_Aim_
Report only the number of lines in this material that include "caption".

━━━━━ Provided information

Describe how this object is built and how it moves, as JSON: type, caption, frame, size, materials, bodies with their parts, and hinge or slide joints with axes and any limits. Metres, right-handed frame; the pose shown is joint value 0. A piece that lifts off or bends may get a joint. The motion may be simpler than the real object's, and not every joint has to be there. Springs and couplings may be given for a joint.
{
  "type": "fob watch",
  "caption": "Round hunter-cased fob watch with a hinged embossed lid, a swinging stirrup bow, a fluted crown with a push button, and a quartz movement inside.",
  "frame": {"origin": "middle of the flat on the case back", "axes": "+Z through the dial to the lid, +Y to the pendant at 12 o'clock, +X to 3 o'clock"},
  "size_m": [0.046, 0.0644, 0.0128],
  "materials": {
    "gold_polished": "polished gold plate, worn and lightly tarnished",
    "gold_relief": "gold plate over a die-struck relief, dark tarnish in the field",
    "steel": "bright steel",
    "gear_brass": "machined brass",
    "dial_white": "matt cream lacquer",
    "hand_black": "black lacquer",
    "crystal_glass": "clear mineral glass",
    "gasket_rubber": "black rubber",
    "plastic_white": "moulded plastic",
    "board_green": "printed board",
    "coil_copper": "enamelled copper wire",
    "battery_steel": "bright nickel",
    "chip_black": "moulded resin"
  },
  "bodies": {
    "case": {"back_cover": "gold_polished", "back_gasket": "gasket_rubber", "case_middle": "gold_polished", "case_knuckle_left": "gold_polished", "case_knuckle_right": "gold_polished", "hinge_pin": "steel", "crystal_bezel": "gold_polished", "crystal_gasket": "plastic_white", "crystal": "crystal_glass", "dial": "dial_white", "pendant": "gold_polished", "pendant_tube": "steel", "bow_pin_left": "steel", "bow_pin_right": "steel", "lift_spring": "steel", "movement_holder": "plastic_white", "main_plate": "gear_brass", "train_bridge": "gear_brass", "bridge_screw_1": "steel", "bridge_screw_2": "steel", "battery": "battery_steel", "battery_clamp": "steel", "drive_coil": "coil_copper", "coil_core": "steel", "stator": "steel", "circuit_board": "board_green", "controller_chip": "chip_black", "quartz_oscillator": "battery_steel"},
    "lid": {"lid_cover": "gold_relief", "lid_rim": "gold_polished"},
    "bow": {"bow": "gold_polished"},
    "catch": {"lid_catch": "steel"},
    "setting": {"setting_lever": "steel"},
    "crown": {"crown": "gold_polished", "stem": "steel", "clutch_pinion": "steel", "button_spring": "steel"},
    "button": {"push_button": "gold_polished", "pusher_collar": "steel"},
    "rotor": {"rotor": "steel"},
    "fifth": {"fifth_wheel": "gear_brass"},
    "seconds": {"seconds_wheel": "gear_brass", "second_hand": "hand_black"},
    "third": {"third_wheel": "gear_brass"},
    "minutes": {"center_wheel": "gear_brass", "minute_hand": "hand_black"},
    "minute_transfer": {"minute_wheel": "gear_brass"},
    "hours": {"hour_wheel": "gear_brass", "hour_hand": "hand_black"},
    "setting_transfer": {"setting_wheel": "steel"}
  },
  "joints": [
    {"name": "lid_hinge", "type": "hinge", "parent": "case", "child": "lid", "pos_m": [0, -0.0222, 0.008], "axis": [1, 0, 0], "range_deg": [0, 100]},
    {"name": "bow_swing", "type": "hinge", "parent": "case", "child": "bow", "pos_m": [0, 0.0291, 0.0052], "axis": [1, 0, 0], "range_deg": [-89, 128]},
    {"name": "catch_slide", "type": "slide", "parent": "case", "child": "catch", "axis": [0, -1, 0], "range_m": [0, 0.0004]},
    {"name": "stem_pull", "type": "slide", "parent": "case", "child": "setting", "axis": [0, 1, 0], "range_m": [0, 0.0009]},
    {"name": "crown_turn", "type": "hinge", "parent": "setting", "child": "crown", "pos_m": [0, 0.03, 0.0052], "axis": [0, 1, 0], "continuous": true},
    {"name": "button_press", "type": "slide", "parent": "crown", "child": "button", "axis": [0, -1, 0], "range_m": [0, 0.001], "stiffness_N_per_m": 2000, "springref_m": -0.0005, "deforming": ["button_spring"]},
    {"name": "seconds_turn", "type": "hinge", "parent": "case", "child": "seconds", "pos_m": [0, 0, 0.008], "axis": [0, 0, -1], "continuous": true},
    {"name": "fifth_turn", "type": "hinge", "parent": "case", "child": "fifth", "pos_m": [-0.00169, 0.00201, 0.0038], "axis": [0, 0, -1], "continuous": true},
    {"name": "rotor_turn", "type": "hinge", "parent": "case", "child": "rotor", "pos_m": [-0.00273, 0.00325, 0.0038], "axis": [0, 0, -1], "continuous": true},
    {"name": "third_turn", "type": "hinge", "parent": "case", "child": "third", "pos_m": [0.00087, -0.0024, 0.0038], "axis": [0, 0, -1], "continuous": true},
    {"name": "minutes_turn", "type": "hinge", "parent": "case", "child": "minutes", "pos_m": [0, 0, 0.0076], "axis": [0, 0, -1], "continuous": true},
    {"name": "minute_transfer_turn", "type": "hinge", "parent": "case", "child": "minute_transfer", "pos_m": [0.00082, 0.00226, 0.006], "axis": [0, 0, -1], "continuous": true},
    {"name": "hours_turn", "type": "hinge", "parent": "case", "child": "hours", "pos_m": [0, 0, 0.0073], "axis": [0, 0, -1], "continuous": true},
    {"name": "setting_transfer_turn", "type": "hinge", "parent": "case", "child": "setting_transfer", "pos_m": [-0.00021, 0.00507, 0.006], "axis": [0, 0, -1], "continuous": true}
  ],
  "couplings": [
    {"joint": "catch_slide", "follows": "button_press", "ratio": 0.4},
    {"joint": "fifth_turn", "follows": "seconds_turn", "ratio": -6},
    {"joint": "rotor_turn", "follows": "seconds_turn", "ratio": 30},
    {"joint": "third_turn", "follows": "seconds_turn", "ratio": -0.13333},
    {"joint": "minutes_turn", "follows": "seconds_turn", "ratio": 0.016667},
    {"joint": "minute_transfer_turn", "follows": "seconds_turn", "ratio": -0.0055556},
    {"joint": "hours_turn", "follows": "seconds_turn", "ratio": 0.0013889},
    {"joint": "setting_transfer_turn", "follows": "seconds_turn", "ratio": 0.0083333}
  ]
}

━━━━━━━━━━
━━━━━ Provided information

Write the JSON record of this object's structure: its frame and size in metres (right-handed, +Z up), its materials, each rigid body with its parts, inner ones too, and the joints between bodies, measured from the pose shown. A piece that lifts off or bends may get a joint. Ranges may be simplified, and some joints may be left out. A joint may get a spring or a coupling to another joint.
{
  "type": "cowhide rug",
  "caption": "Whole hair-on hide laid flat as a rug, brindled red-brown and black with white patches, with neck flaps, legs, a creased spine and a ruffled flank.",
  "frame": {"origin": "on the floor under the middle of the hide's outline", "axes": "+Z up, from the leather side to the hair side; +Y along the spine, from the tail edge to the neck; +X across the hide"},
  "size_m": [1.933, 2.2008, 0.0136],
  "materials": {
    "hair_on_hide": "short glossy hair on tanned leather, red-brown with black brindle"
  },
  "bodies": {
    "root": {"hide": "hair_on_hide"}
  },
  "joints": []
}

━━━━━━━━━━
━━━━━ Provided information

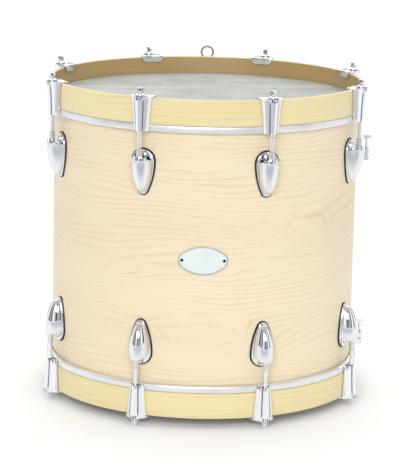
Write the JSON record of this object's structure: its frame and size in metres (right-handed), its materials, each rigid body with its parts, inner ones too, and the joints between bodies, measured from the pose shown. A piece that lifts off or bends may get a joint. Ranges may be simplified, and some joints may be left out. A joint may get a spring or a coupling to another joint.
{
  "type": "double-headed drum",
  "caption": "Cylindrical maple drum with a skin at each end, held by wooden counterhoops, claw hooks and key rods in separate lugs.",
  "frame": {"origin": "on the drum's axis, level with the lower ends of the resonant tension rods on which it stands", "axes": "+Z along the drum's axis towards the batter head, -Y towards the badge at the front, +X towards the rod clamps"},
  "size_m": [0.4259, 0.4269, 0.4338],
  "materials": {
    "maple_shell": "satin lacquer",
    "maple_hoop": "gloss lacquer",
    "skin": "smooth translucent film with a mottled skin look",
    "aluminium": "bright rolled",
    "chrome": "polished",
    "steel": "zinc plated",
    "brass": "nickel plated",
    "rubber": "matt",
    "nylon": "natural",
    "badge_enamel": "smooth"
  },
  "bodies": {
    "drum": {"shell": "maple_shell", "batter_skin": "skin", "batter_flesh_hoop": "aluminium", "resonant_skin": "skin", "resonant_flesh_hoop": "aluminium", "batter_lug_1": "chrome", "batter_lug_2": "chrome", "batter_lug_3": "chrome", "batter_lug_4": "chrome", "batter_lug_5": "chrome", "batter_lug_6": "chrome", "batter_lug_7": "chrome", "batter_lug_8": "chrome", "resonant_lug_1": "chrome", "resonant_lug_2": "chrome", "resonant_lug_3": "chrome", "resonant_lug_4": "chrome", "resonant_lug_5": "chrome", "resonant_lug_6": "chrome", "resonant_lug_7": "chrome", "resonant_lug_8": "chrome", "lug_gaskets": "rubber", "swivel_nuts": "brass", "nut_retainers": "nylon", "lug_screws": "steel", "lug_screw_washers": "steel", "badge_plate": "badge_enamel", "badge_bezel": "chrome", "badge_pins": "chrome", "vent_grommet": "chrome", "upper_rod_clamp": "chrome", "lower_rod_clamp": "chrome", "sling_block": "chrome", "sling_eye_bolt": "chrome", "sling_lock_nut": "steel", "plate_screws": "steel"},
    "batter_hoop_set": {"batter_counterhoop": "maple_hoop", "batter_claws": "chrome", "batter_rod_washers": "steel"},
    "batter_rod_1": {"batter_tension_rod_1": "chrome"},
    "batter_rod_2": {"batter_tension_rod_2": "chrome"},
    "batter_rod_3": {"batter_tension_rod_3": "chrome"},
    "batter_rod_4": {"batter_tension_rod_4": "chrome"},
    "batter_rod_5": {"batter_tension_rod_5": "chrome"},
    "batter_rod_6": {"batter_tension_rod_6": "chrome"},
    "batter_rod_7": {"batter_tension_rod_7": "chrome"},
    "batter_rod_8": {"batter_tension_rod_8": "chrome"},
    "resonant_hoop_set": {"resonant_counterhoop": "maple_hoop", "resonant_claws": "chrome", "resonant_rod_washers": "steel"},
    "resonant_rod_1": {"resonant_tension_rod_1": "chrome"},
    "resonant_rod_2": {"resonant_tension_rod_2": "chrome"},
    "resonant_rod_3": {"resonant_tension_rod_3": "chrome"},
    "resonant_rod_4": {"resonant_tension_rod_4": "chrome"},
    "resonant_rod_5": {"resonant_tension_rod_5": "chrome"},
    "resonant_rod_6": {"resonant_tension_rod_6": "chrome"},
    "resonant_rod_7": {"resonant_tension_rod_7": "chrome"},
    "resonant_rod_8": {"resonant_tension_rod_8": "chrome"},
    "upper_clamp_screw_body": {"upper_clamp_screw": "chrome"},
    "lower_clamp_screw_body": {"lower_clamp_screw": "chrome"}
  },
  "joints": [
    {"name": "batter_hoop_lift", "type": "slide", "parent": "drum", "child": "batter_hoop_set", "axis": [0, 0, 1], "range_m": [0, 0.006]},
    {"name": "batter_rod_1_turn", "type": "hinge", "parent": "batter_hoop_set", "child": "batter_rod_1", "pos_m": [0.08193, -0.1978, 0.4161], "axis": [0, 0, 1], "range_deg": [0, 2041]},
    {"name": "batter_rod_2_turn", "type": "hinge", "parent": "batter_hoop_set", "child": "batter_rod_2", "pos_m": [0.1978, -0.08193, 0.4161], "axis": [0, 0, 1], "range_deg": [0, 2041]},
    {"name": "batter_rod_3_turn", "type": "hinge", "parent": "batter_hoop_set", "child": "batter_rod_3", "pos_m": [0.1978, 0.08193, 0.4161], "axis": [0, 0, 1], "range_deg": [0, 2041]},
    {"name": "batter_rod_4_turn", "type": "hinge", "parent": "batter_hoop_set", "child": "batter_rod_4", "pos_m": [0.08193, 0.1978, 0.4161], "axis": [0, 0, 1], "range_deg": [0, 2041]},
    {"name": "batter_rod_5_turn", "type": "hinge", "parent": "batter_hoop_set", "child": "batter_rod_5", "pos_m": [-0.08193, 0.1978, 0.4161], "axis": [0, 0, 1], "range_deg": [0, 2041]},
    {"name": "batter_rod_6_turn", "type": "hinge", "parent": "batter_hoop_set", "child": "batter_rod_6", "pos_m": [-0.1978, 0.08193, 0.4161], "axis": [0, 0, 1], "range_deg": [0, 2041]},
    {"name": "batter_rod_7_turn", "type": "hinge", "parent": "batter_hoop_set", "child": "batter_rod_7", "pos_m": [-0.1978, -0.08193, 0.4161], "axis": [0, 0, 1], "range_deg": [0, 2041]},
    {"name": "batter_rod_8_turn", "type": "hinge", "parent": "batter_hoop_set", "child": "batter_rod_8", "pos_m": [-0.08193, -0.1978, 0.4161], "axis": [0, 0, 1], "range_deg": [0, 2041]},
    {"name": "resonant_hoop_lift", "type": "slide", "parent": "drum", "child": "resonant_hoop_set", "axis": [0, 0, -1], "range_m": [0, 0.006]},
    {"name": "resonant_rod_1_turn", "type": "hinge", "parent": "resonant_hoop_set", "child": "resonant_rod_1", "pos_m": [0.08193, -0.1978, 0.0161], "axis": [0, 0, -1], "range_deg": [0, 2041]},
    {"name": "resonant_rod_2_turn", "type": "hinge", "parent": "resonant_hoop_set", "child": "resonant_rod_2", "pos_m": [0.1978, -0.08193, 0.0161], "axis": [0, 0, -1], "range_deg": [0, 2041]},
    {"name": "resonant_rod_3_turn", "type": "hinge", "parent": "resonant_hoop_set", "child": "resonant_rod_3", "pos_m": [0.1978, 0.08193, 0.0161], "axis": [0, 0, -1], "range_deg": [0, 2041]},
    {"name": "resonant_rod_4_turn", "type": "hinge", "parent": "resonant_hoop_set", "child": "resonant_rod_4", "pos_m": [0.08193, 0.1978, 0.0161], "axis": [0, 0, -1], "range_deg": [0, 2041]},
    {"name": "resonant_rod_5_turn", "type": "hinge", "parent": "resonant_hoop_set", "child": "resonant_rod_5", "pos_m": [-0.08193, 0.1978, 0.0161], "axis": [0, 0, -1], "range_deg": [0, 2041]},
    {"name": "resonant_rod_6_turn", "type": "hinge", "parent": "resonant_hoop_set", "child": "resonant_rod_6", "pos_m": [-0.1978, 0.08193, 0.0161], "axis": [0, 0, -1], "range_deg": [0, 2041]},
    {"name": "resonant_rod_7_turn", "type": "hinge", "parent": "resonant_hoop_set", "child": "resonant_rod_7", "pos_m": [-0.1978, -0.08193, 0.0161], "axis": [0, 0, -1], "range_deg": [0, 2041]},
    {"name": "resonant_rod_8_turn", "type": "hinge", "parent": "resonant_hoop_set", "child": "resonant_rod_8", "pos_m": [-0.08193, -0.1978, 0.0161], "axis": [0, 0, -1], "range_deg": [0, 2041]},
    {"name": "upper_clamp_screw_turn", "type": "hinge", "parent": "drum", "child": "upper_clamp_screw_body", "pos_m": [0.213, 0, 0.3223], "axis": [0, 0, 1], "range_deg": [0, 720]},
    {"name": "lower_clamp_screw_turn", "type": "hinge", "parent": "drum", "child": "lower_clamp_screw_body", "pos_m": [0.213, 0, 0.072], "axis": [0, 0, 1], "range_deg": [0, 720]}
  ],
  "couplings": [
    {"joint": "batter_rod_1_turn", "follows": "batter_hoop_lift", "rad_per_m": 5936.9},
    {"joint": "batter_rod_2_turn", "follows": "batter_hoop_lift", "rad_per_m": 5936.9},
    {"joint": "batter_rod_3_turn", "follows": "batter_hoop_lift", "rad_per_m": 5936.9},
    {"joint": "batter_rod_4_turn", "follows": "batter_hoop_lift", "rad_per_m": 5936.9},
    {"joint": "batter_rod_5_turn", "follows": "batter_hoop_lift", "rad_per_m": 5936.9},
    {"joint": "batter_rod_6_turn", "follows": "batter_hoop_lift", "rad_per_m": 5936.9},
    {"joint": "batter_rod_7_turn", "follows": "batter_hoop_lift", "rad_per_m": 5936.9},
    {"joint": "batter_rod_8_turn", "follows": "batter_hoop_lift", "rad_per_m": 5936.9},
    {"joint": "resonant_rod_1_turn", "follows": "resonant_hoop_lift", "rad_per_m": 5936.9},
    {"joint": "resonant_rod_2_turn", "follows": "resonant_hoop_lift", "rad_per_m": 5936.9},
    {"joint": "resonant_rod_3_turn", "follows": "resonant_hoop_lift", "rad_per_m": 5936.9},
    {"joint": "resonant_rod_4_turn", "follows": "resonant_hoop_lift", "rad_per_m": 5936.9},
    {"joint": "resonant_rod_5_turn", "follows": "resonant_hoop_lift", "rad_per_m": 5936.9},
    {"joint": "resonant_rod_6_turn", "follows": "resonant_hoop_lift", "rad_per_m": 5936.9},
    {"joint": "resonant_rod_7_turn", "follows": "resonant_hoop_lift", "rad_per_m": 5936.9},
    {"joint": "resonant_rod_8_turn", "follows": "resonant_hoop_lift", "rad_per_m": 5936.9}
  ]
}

━━━━━━━━━━

_Written answer_
4